Я осторожно кивнула. Да, они явно не знали, Нед – эмпирическое тому доказательство.
– А еще, – продолжал просиявший папа, – у нас уже нет комнат, куда класть детишек!
Тут уже крякнула я.
– Папа, это сейчас шутка была? Типа той, про утку?
– У нее одна лапа такая же, – засмеялся папа, промокнув глаза над своей любимой концовкой. Я вытаращила глаза (больно, кстати). Семнадцать лет слышу шуточку: «Какая разница между уткой?» – и до сих пор не понимаю юмора, зато папа – и Грей – всю жизнь катались по полу от хохота.
Я сделала движение ручкой, будто маленьким копьем, в надежде, что папа пойдет заниматься делом и я смогу остаться наедине со своей головной болью, но он сидел и смеялся. Я много месяцев не видела, как папа смеется. Хороший знак.

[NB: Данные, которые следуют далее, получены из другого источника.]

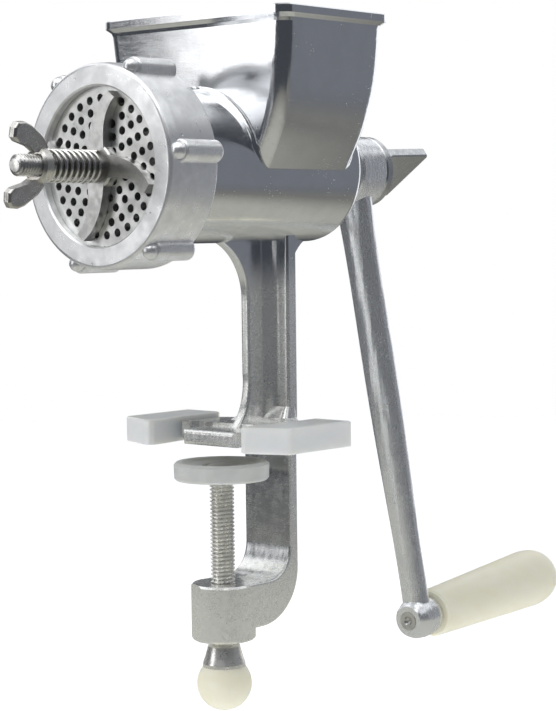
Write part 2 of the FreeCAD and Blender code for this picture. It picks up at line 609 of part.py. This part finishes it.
# ---- write every sub-part -----------------------------------------------------------
save("body_casting", body_casting())
save("plate_locating_pin", plate_locating_pin())
right_cap = jaw_cap()
save("jaw_cap_right", right_cap)
save("jaw_cap_left", mirrored_x(right_cap))
save("ring_nut", ring_nut())
save("perforated_plate", perforated_plate())
save("cross_cutter", cross_cutter())
save("front_stud", front_stud())
save("cutter_spring", cutter_spring())
save("wing_nut", wing_nut())
save("feed_screw", feed_screw())
save("thrust_washer", thrust_washer())
save("crank_arm", crank_arm())
save("handle_spindle", handle_spindle())
save("handle_grip", handle_grip())
save("rear_wing_screw", rear_wing_screw())
save("clamp_screw", clamp_screw())
save("clamp_knob", clamp_knob())
save("clamp_disc", clamp_disc())
save("disc_rivet", disc_rivet())
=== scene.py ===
import math

import bmesh
import bpy
from mathutils import Matrix, Vector


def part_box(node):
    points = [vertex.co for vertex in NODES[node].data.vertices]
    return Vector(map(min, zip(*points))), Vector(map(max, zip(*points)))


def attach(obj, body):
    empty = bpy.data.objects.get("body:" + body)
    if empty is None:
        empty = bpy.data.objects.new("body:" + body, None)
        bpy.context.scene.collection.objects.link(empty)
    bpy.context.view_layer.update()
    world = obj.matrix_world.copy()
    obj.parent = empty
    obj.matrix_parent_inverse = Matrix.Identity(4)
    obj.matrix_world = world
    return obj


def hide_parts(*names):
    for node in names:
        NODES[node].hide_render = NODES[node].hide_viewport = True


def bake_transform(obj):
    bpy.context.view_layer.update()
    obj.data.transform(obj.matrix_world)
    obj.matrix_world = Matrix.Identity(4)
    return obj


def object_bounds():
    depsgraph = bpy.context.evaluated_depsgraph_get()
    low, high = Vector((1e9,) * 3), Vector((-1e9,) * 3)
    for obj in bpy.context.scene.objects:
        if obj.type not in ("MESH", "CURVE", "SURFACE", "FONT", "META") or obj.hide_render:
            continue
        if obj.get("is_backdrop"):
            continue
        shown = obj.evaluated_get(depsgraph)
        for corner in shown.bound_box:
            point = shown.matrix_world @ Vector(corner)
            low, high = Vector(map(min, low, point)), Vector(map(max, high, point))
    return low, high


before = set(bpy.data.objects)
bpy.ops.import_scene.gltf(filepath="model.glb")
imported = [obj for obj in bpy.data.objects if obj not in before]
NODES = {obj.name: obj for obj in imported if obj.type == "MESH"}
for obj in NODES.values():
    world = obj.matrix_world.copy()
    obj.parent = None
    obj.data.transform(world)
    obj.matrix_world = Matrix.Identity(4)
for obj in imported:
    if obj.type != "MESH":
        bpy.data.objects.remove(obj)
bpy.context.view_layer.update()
MM = 0.001

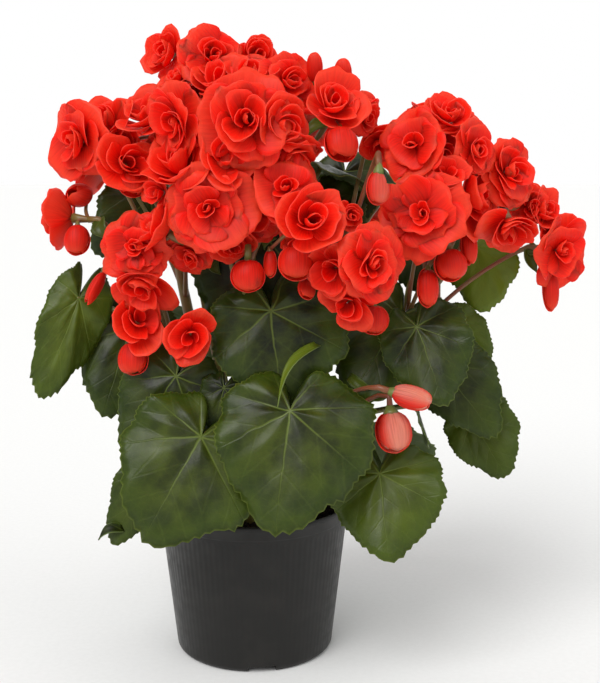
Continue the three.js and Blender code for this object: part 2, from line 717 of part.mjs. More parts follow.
function plant() {
  const random = seeded(5);
  const sprays = frontSprays.concat(backHeads(random)).map((row, i) => {
    const stem = row[row.length - 1];
    const heads = row.slice(0, -1).map((head) => (head.bud ? budHead(head) : bloomHead(head, random)));
    const kind = row.some((head) => head.form) ? 'bloom' : 'bud';
    return { name: `${kind}_${String(i + 1).padStart(2, '0')}`, stem, heads };
  });

  const leafRows = frontLeaves.map((row, i) => ({
    ...row,
    stalkEnd: placed(row.at, row.depth[0]),
    tip: placed(row.tip, row.depth[1]),
    droop: 0.1,
    seed: i,
  })).concat(backLeaves(random));
  const stands = Object.entries(stems).map(([name, place]) => {
    const path = stemCurve(place);
    const main = route(path, stemRadius, stemTopRadius, 5, 4);
    const blades = leafRows.filter((row) => row.stem === name).map(leaf);
    const carried = sprays.filter((spray) => spray.stem === name).map((spray) => spray.heads[0]);
    const petioles = blades.map(({ row }) => petiole(path, row));
    const stalks = petioles.concat(flowerStalks(path, carried));
    return { name, main, blades, stalks };
  });

  const group = new THREE.Group();
  const stalksOf = ({ main, stalks }) => [main.clear, ...stalks.map((one) => one.clear)];
  const standing = [];
  for (const stand of stands) {
    const others = stands.filter((other) => other !== stand);
    const cutters = others.flatMap(stalksOf).concat(standing);
    const blades = stand.blades.map((blade) => without(blade.solid, cutters));
    standing.push(...stand.blades.map((blade) => blade.clear));
    const solids = [stand.main.solid, ...stand.stalks.map((one) => one.solid), ...blades];
    const name = `stem_${stand.name.replace(/[A-Z]/, (letter) => `_${letter.toLowerCase()}`)}`;
    group.add(meshOf(name, largestBody(unionOf(solids)), material(0x3d5a26, 0.6)));
  }
  const cutters = stands.flatMap(stalksOf).concat(standing);
  const allHeads = sprays.flatMap((spray) => spray.heads);
  for (const spray of sprays) {
    const solids = spray.heads.map((head) => trimmed(head, allHeads.filter((other) => other !== head)));
    const links = spray.heads.slice(1).map((head) => link(spray.heads[0], head));
    const whole = without(largestBody(unionOf(solids.concat(links))), cutters);
    group.add(meshOf(spray.name, whole, material(0xe8331c, 0.5)));
  }
  const feet = stands.map(({ main }) => main.clear);
  group.add(meshOf('pot', pot(), material(0x2a2926, 0.55)));
  group.add(meshOf('soil', soil(feet), material(0x1d1712, 0.95)));
  return group;
}

export default plant();
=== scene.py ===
# Potted double begonia: red flower sprays, leafy stems, soil and a nursery pot.
import random
from functools import partial
from math import copysign, cos, exp, floor, hypot, pi, radians, sin, sqrt

import bmesh
import bpy
from mathutils import Matrix, Vector, geometry, noise


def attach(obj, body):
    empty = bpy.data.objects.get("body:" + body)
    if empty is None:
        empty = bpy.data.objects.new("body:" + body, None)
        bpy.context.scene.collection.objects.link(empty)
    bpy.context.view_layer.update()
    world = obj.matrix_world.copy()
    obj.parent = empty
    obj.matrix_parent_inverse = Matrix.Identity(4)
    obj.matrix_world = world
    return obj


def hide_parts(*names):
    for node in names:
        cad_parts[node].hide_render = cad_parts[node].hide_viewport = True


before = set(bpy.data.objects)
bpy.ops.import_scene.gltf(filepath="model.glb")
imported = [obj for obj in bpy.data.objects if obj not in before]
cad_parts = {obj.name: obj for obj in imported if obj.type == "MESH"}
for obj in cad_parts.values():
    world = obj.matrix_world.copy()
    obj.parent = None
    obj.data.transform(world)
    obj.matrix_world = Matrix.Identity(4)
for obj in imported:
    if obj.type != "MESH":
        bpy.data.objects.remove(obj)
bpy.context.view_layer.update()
mm = 0.001
up = Vector((0, 0, 1))

# the picture that the plant is laid out from, its focal length in pixels, the eye's place from the pot's
# middle in mm and the tilt down in degrees. Places in the picture become points of a depth plane.
view = {
    "width": 600, "height": 683, "focal": 1160,
    "distance": 700, "eyeHeight": 311.6, "aside": 28.7, "tilt": 9.6,
}
tilt = radians(view["tilt"])


def placed(x, y, depth):
    right = (x - view["width"] / 2) / view["focal"]
    rise = (view["height"] / 2 - y) / view["focal"]
    along = (depth + view["distance"]) / (cos(tilt) + rise * sin(tilt))
    height = view["eyeHeight"] + along * (rise * cos(tilt) - sin(tilt))
    return Vector((view["aside"] + right * along, depth, height))


def seen(point):
    # where a point falls in the picture
    away = point - Vector((view["aside"], -view["distance"], view["eyeHeight"]))
    depth = away.y * cos(tilt) - away.z * sin(tilt)
    rise = away.y * sin(tilt) + away.z * cos(tilt)
    return Vector((
        view["width"] / 2 + view["focal"] * away.x / depth,
        view["height"] / 2 - view["focal"] * rise / depth,
    ))


# the front of the flowers as a dome: middle and reach in the picture, and how near it comes in mm
canopy = {"middle": (300, 215), "reach": (300, 230), "near": 85}


def canopyDepth(x, y):
    across = (x - canopy["middle"][0]) / canopy["reach"][0]
    rise = (y - canopy["middle"][1]) / canopy["reach"][1]
    return -canopy["near"] * (1 - across * across - rise * rise)


def looking(right, rise):
    right, rise = radians(right), radians(rise)
    level = cos(rise)
    return Vector((sin(right) * level, -cos(right) * level, sin(rise)))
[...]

– С Недом не знали, я имел в виду. Во второй раз знали, конечно, что родишься ты, – продолжал папа, не обращая внимания на мои гримасы. Может, это у него хитрый план – шокировать меня разговором о зачатии, чтобы я при Томасе сидела, крепко сжав колени. – Но все равно…
– Пап, я знаю, – поторопила я его. Я уже отказалась от мысли о банановом торте в сумке.

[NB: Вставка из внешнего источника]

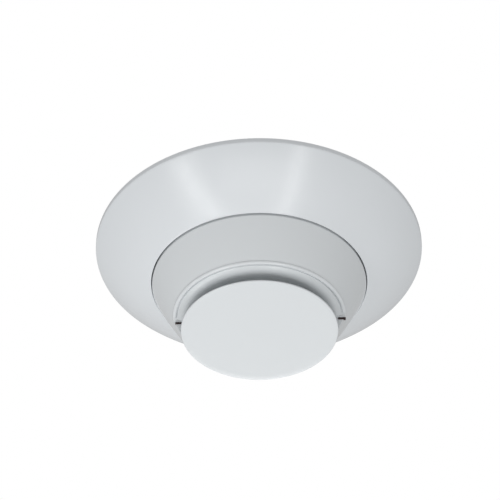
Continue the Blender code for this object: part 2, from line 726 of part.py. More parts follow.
def cheek_span(side):
    """(angle of the cheek's end wall, +1 or -1 for the way into the cheek) on the left or right side."""
    return (INLET_ANGLES[0], -1) if side == "left" else (INLET_ANGLES[1] - 360, 1)


def make_lamp(side, parent):
    """The indicator lamp on the board above one light guide."""
    end, way = cheek_span(side)
    place = spot(sum(GUIDE_RISER) / 2, end + way * (GUIDE_DEPTH + GUIDE_RISER_ANGLE) / 2)
    dome = LAMP_RADIUS
    angles = [math.radians(22.5 * i) for i in range(5)]
    profile = [(0, PARTS_Z), (dome, PARTS_Z)]
    profile += [(dome * math.cos(a), LAMP_TIP_Z + dome - dome * math.sin(a)) for a in angles[:-1]]
    profile += [(0, LAMP_TIP_Z)]
    lamp = turned(f"lamp_{side}", profile, closed=False)
    lamp.modifiers["turn"].steps = 16
    lamp.modifiers["turn"].render_steps = 16
    lamp.location = (*place, 0)
    piece(lamp, f"led_{side}", "smoked_lens", parent)


def make_light_guide(side, parent):
    """A riser under the lamp and a foot that ends in a window in the cheek's end wall."""
    end, way = cheek_span(side)
    far = end + way * GUIDE_DEPTH
    near = end + way * GUIDE_RISER_ANGLE
    riser = sector(f"riser_{side}", *GUIDE_RISER, far, near, GUIDE_FOOT_BOTTOM_Z, GUIDE_TOP_Z)
    foot = sector(
        f"foot_{side}",
        *GUIDE_FOOT,
        far - way * GUIDE_STEP,
        end + way * GUIDE_SETBACK,
        GUIDE_FOOT_BOTTOM_Z + FACE_STEP,
        GUIDE_FOOT_TOP_Z,
    )
    combine(riser, foot, "UNION")
    piece(riser, f"light_guide_{side}", "smoked_lens", parent)


def cover_profile():
    """The cover's outline: collar, cone, lip, solid ring down to the disc, shelf and inner cone."""
    lip = (LIP_RADIUS, LIP_Z)
    foot_z = CAP_TOP_Z + GAP
    wall = COVER_RADIUS - COVER_INNER_RADIUS
    return [
        (COVER_RADIUS, COVER_TOP_Z),
        (COVER_RADIUS, SHOULDER_Z),
        (SHOULDER_RADIUS, SHOULDER_Z),
        *bulged((SHOULDER_RADIUS, SHOULDER_Z - SHOULDER_HEIGHT), lip, CONE_BULGE, 3),
        (LIP_RADIUS - LIP_CHAMFER, SHELF_Z + LIP_CHAMFER),
        (CAP_RADIUS + GAP, foot_z),
        (SHELF_INNER_RADIUS, foot_z),
        (SHELF_INNER_RADIUS, SHELF_TOP_Z),
        (LIP_RADIUS - wall, SHELF_TOP_Z),
        (COVER_INNER_RADIUS, COVER_INNER_EDGE_Z),
        (COVER_INNER_RADIUS, COVER_TOP_Z),
    ]


def make_cover(parent):
    """The front cover: the air inlet is cut round its front and back, which leaves two cheeks."""
    cover = turned("head_cover", cover_profile())
    inlets = []
    for name, (start, end) in (("front", INLET_ANGLES), ("rear", REAR_INLET_ANGLES)):
        inlets.append(sector(f"inlet_{name}", *INLET_REACH, start, end, CAP_BOTTOM_Z, SHELF_Z))
    combine(cover, together("inlets", inlets), "DIFFERENCE")

    pockets = []
    for side in ("left", "right"):
        end, way = cheek_span(side)
        rear_end = REAR_INLET_ANGLES[1] if side == "left" else REAR_INLET_ANGLES[0]
        start, stop = end + way * CHEEK_WALL, rear_end - way * CHEEK_WALL
        pockets.append(sector(f"pocket_{side}", *CHEEK_POCKET, start, stop, POCKET_BOTTOM_Z, POCKET_TOP_Z))
    combine(cover, together("pockets", pockets), "DIFFERENCE")

    windows = []
    for side in ("left", "right"):
        end, way = cheek_span(side)
        windows.append(
            sector(
                f"window_{side}",
                GUIDE_FOOT[0] - GAP,
                GUIDE_FOOT[1] + GAP,
                end + way * (GUIDE_DEPTH + GUIDE_ROOM),
                end - way * WINDOW_PAST,
                GUIDE_FOOT_BOTTOM_Z - GAP,
                GUIDE_FOOT_TOP_Z + GAP,
            )
        )
    combine(cover, together("windows", windows), "DIFFERENCE")
    piece(cover, "head_cover", "cover_plastic", parent)


def make_front_cap(parent):
    """The thin disc in front, with an edge that tapers back to its rim."""
    profile = [
        (0, CAP_TOP_Z),
        (CAP_RADIUS - CAP_TAPER, CAP_TOP_Z),
        (CAP_RADIUS, CAP_TOP_Z - CAP_EDGE),
        (CAP_RADIUS, CAP_BOTTOM_Z + CAP_EDGE),
        (CAP_RADIUS - CAP_EDGE, CAP_BOTTOM_Z),
        (0, CAP_BOTTOM_Z),
    ]
    piece(turned("front_cap", profile, closed=False), "front_cap", "cover_plastic", parent)


def make_vent_cage(parent):
    """The neck round the thermistor: a flanged sleeve with windows between upright ribs."""
    foot_z = CAP_TOP_Z + GAP
    profile = [
        (CAGE_INNER_RADIUS, CAGE_TOP_Z),
        (CAGE_FLANGE_RADIUS, CAGE_TOP_Z),
        (CAGE_FLANGE_RADIUS, SHELF_TOP_Z + GAP),
        (CAGE_RADIUS, SHELF_TOP_Z + GAP),
        (CAGE_RADIUS, foot_z),
        (CAGE_INNER_RADIUS, foot_z),
    ]
    cage = turned("cage", profile)
    windows = []
    height = CAGE_WINDOW_TOP_Z - CAGE_WINDOW_BOTTOM_Z
    for index in range(CAGE_WINDOWS):
        angle = 360 * (index + 0.5) / CAGE_WINDOWS
        middle = (*spot(CAGE_RADIUS, angle), (CAGE_WINDOW_TOP_Z + CAGE_WINDOW_BOTTOM_Z) / 2)
        size = (CAGE_WINDOW_DEPTH, CAGE_WINDOW_WIDTH, height)
        windows.append(block(f"window_{index}", size, middle, angle))
    combine(cage, together("cage_windows", windows), "DIFFERENCE")
    piece(cage, "vent_cage", "cover_plastic", parent)


materials = {name: make_material(name) for name in MATERIALS}
base_body = body("base_body")
head_body = body("head_body")
cover_body = body("cover_body")
head_body.parent = base_body
cover_body.parent = head_body

make_base(base_body)
for terminal_number, terminal_angle in enumerate(TERMINAL_ANGLES, 1):
    make_terminal(terminal_number, terminal_angle, base_body)
    make_blade(terminal_number, terminal_angle, head_body)
make_tamper_lever(base_body)

make_chassis(head_body)
make_board(head_body)
for dial_name in DIAL_CENTRES:
    make_address_switch(dial_name, head_body, head_body)
make_thermistor(head_body)

make_cover(cover_body)
make_front_cap(cover_body)
make_vent_cage(cover_body)
for guide_side in ("left", "right"):
    make_lamp(guide_side, head_body)
    make_light_guide(guide_side, cover_body)
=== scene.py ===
"""Looks of the heat detector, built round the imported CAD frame.

Metres, +Z up. The ceiling is z = 0, the detector hangs below it and the inlet's open side faces -Y.
Sections are lists of (radius, z) and angles are in degrees round the Z axis.
"""

import math

import bmesh
import bpy
import numpy as np
from mathutils import Matrix, Vector


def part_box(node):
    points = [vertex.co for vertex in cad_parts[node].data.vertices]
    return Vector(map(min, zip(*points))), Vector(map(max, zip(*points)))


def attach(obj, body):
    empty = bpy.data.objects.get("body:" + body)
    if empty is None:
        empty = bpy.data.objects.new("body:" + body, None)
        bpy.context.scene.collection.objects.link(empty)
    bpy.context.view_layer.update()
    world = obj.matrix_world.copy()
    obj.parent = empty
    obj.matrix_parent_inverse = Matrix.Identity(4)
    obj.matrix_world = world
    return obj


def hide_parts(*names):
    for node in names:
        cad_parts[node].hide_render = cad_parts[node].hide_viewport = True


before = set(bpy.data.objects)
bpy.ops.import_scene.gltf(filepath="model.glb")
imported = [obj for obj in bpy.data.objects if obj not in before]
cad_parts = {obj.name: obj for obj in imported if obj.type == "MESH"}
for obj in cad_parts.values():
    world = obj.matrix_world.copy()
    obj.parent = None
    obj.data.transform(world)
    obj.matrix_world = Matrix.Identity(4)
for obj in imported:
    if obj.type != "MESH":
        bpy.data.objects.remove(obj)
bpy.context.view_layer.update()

# Degrees between the columns of a turned shape, steps in a fillet and degrees at a crease.
FINE_STEP = 1.5
ARC_STEPS = 6
CREASE = 35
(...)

– А может, и нет, – строптиво сказал он. – Я видел, в своей комнате ты повесила вашу с мамой фотографию. Поэтому ты и это с волосами?
Я смущенно потыкала в прическу и неопределенно дернула плечом – ни да, ни нет.
Папа посмотрел на Умляута у себя на коленях и втянул воздух сквозь зубы.
– Знаешь, ты стала полным сюрпризом…
– Сюрпризом?
– М-м-м. Я же был в академическом отпуске, и мама тоже, в Сент-Мартинс. Мы хотели вернуться в Лондон с Недом, но тут, – папа забавно присвистнул и показал руками взрыв, отчего у Умляута шерсть встала дыбом, – все изменилось. На свет должна была появиться Готти. Хотя мы уже все знали, – он покряхтел, – но знание не всегда помогает в этих вещах. Поэтому лучше, чтобы Томас спал в своей комнате.
Это кто еще из нас сюрприз, пап… Всю мою жизнь само собой разумелось, что после рождения Неда жизнь малость сбилась с курса, и папа с мамой решили: почему бы им, вчерашним тинейджерам, не пожениться и не родить второго? Работать у Грея в «Книжном амбаре» и жить в Холкси. Всегда. Единственное, что никто не мог предугадать, – мамину смерть.
Никто мне не рассказывал, что у них были планы. Я впервые узнаю, что они хотели большего.
Они никогда не говорили, что их планам помешала я.
– Как это называется – восточное колесо? – спросил папа.
– А?
– Твоя мама бросила палочку через плечо и прошлась восточным колесом, когда узнала о тебе, – кивнул он, вспоминая. Я не единственная, кто забывается в прошлом, только папе не нужны временные тоннели.
– Арабское колесо, – поправила я, думая о теории, которую Томас вчера подбросил насчет несовершенств папиного английского. Он сказал, папа нарочно пытается говорить как иностранец, чтобы сохранить частичку своей родины. Теперь, когда я знаю, что они планировали жить иначе, мне кажется, причина в другом. Это папин способ не признавать, что это все по-настоящему.